* [TASK DIRECTIONS] Give back all the data exactly, line by line.

— Begin RAW DATA —

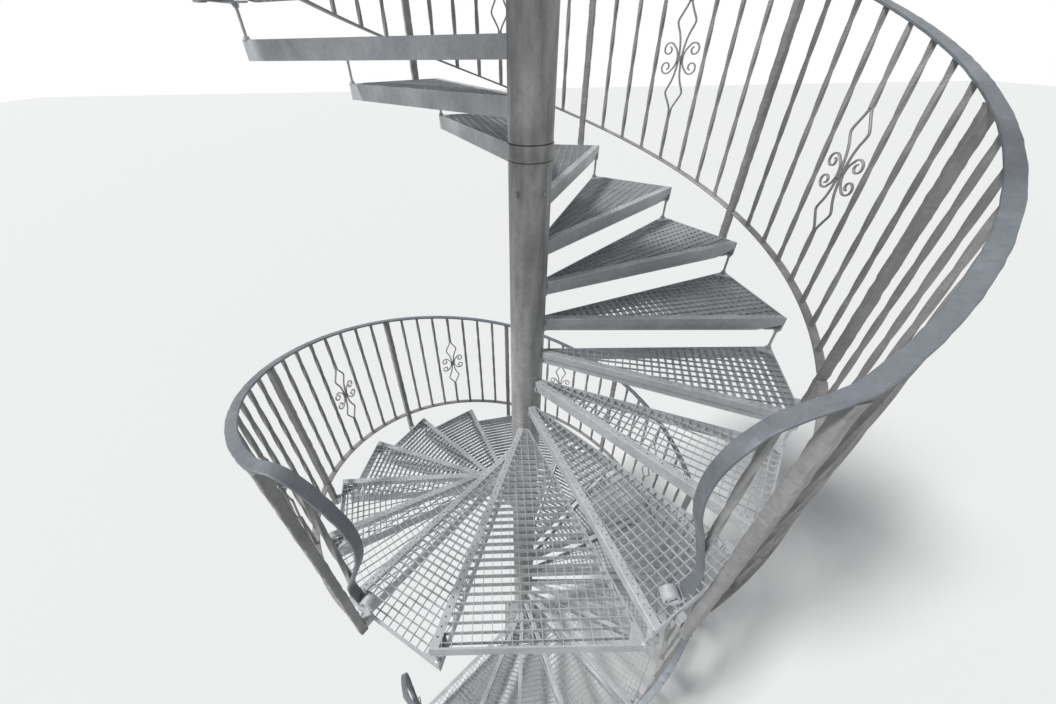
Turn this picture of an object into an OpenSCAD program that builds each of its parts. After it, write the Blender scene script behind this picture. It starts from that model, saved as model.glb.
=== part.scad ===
// Galvanised spiral stair for two storeys, with a wedge landing at each floor.
// Lengths are in millimetres and angles in degrees. Z is up, the ground is
// Z = 0 and the centre pole stands on the Z axis. The stair climbs
// counter-clockwise as seen from above, and the floors lie on its -Y side.

/* [Flights] */
// height of one step
rise = 168; // [160:1:180]
// turn from one tread to the next
step_angle = 23; // [22:0.1:24]
// turn that a landing wedge takes up
landing_angle = 38; // [36:0.5:42]
// treads between the ground and the first landing
treads_lower = 17; // [13:1:17]
// treads between the first landing and the top one, which together make a full turn
treads_upper = 14; // [12:1:14]

/* [Treads] */
// distance from the pole axis to a tread's front outer corner
tread_radius = 1162; // [1050:1:1250]
// distance that a tread's front edge leads the line through the axis
nose_lead = 20; // [16:1:26]
// turn of the wedge between a tread's front and rear edges
wedge_angle = 23.8; // [23:0.1:24.5]
// height of the frame plates round a tread
frame_height = 66; // [58:1:76]
// thickness of the frame plates
plate = 5; // [4:0.5:6]
// width of the flat nosing on the front edge
nosing_width = 32; // [28:1:40]
// depth of the grating bars
bar_depth = 28; // [25:1:35]
// thickness of the grating bars
bar_thickness = 3; // [2:0.5:4]
// distance between the grating's deep bars, which run across the wedge
bar_pitch = 97.2; // [92:0.1:104]
// distance between the grating's shallow bars, which run along the wedge
cross_pitch = 108; // [100:0.1:114]

/* [Pole] */
// outer diameter of the centre pole
pole_diameter = 159; // [150:1:168]
// wall thickness of the centre pole
pole_wall = 6; // [4:0.5:8]
// height of the pole above the top landing
pole_rest = 1000; // [900:10:1100]
// width of the square base plate
base_width = 360; // [320:5:420]
// thickness of the base plate
base_thickness = 15; // [12:1:20]
// distance between the anchor holes along each side
anchor_spacing = 290; // [260:2:340]
// radius of the anchor holes
anchor_radius = 9; // [7:0.5:10]

/* [Railing] */
// distance from the circle of the treads' corners out to the middle of the railing
rail_offset = 28; // [26:1:60]
// height of the handrail's middle above the line of the nosings
handrail_height = 982; // [900:1:1050]
// width of the flat handrail
handrail_width = 40; // [35:1:50]
// thickness of the flat handrail
handrail_thickness = 10; // [8:1:12]
// height of the bottom rail's middle above the line of the nosings
bottom_rail_height = 83; // [75:1:95]
// width of the flat bottom rail
bottom_rail_width = 35; // [30:1:40]
// thickness of the flat bottom rail
bottom_rail_thickness = 8; // [6:1:10]
// width of the square posts
post_width = 35; // [30:1:40]
// width of the square balusters
baluster_width = 16; // [12:1:18]
// reach of the handrail's lower end ahead of its post
lower_reach = 236; // [200:4:260]
// reach of the handrail's upper end ahead of its post
upper_reach = 295; // [240:5:320]
// width that the handrail's end is spread to, on the tread
foot_width = 52; // [45:1:60]
// thickness of the handrail's spread end
foot_thickness = 8; // [6:0.5:9]
// radius of the roll at the handrail's end
roll_radius = 28; // [25:1:32]
// width and depth of the flat bars in the scrolled bars
scroll_bar = 8; // [6:0.5:9]

/* [Hidden] */
$fn = 48;
pole_radius = pole_diameter / 2;
storey = (treads_lower + 1) * rise;
top_floor = storey + (treads_upper + 1) * rise;
quarter = step_angle / 4;
rail_radius = tread_radius + rail_offset;
pitch_slope = rise / (rail_radius * step_angle * PI / 180);
slope_per_degree = rise / step_angle;
landing_start = -90 - landing_angle / 2;
upper_start = landing_start + landing_angle;
lower_start = landing_start - treads_lower * step_angle;
top_start = upper_start + treads_upper * step_angle;
nose_turn = asin(nose_lead / tread_radius);
pad = 6;
rod_radius = 6;
cross_depth = 12;
foot_radius = tread_radius - 50;
rail_level = quarter * slope_per_degree + handrail_height;
bow_points = 30;
bow_crest = 14;
bow_bar_place = 0.66;
heel = 115;
bend = 40;
roll_turn = 528;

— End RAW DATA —

* [SOLVED EXERCISE]
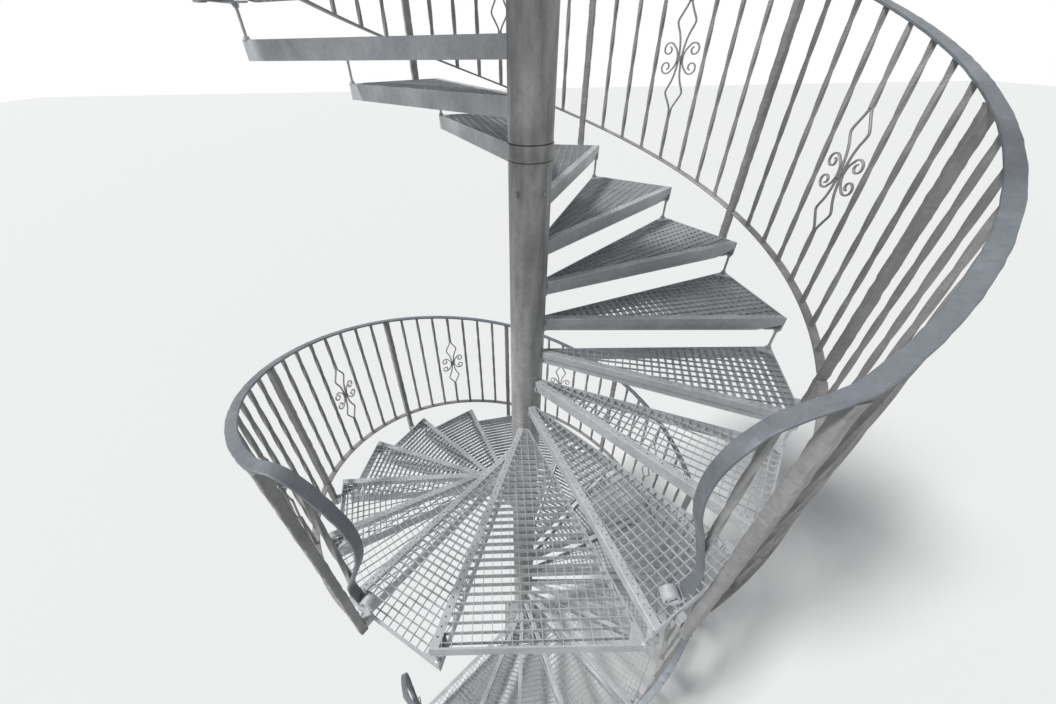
Turn this picture of an object into an OpenSCAD program that builds each of its parts. After it, write the Blender scene script behind this picture. It starts from that model, saved as model.glb.
=== part.scad ===
// Galvanised spiral stair for two storeys, with a wedge landing at each floor.
// Lengths are in millimetres and angles in degrees. Z is up, the ground is
// Z = 0 and the centre pole stands on the Z axis. The stair climbs
// counter-clockwise as seen from above, and the floors lie on its -Y side.

/* [Flights] */
// height of one step
rise = 168; // [160:1:180]
// turn from one tread to the next
step_angle = 23; // [22:0.1:24]
// turn that a landing wedge takes up
landing_angle = 38; // [36:0.5:42]
// treads between the ground and the first landing
treads_lower = 17; // [13:1:17]
// treads between the first landing and the top one, which together make a full turn
treads_upper = 14; // [12:1:14]

/* [Treads] */
// distance from the pole axis to a tread's front outer corner
tread_radius = 1162; // [1050:1:1250]
// distance that a tread's front edge leads the line through the axis
nose_lead = 20; // [16:1:26]
// turn of the wedge between a tread's front and rear edges
wedge_angle = 23.8; // [23:0.1:24.5]
// height of the frame plates round a tread
frame_height = 66; // [58:1:76]
// thickness of the frame plates
plate = 5; // [4:0.5:6]
// width of the flat nosing on the front edge
nosing_width = 32; // [28:1:40]
// depth of the grating bars
bar_depth = 28; // [25:1:35]
// thickness of the grating bars
bar_thickness = 3; // [2:0.5:4]
// distance between the grating's deep bars, which run across the wedge
bar_pitch = 97.2; // [92:0.1:104]
// distance between the grating's shallow bars, which run along the wedge
cross_pitch = 108; // [100:0.1:114]

/* [Pole] */
// outer diameter of the centre pole
pole_diameter = 159; // [150:1:168]
// wall thickness of the centre pole
pole_wall = 6; // [4:0.5:8]
// height of the pole above the top landing
pole_rest = 1000; // [900:10:1100]
// width of the square base plate
base_width = 360; // [320:5:420]
// thickness of the base plate
base_thickness = 15; // [12:1:20]
// distance between the anchor holes along each side
anchor_spacing = 290; // [260:2:340]
// radius of the anchor holes
anchor_radius = 9; // [7:0.5:10]

/* [Railing] */
// distance from the circle of the treads' corners out to the middle of the railing
rail_offset = 28; // [26:1:60]
// height of the handrail's middle above the line of the nosings
handrail_height = 982; // [900:1:1050]
// width of the flat handrail
handrail_width = 40; // [35:1:50]
// thickness of the flat handrail
handrail_thickness = 10; // [8:1:12]
// height of the bottom rail's middle above the line of the nosings
bottom_rail_height = 83; // [75:1:95]
// width of the flat bottom rail
bottom_rail_width = 35; // [30:1:40]
// thickness of the flat bottom rail
bottom_rail_thickness = 8; // [6:1:10]
// width of the square posts
post_width = 35; // [30:1:40]
// width of the square balusters
baluster_width = 16; // [12:1:18]
// reach of the handrail's lower end ahead of its post
lower_reach = 236; // [200:4:260]
// reach of the handrail's upper end ahead of its post
upper_reach = 295; // [240:5:320]
// width that the handrail's end is spread to, on the tread
foot_width = 52; // [45:1:60]
// thickness of the handrail's spread end
foot_thickness = 8; // [6:0.5:9]
// radius of the roll at the handrail's end
roll_radius = 28; // [25:1:32]
// width and depth of the flat bars in the scrolled bars
scroll_bar = 8; // [6:0.5:9]

/* [Hidden] */
$fn = 48;
pole_radius = pole_diameter / 2;
storey = (treads_lower + 1) * rise;
top_floor = storey + (treads_upper + 1) * rise;
quarter = step_angle / 4;
rail_radius = tread_radius + rail_offset;
pitch_slope = rise / (rail_radius * step_angle * PI / 180);
slope_per_degree = rise / step_angle;
landing_start = -90 - landing_angle / 2;
upper_start = landing_start + landing_angle;
lower_start = landing_start - treads_lower * step_angle;
top_start = upper_start + treads_upper * step_angle;
nose_turn = asin(nose_lead / tread_radius);
pad = 6;
rod_radius = 6;
cross_depth = 12;
foot_radius = tread_radius - 50;
rail_level = quarter * slope_per_degree + handrail_height;
bow_points = 30;
bow_crest = 14;
bow_bar_place = 0.66;
heel = 115;
bend = 40;
roll_turn = 528;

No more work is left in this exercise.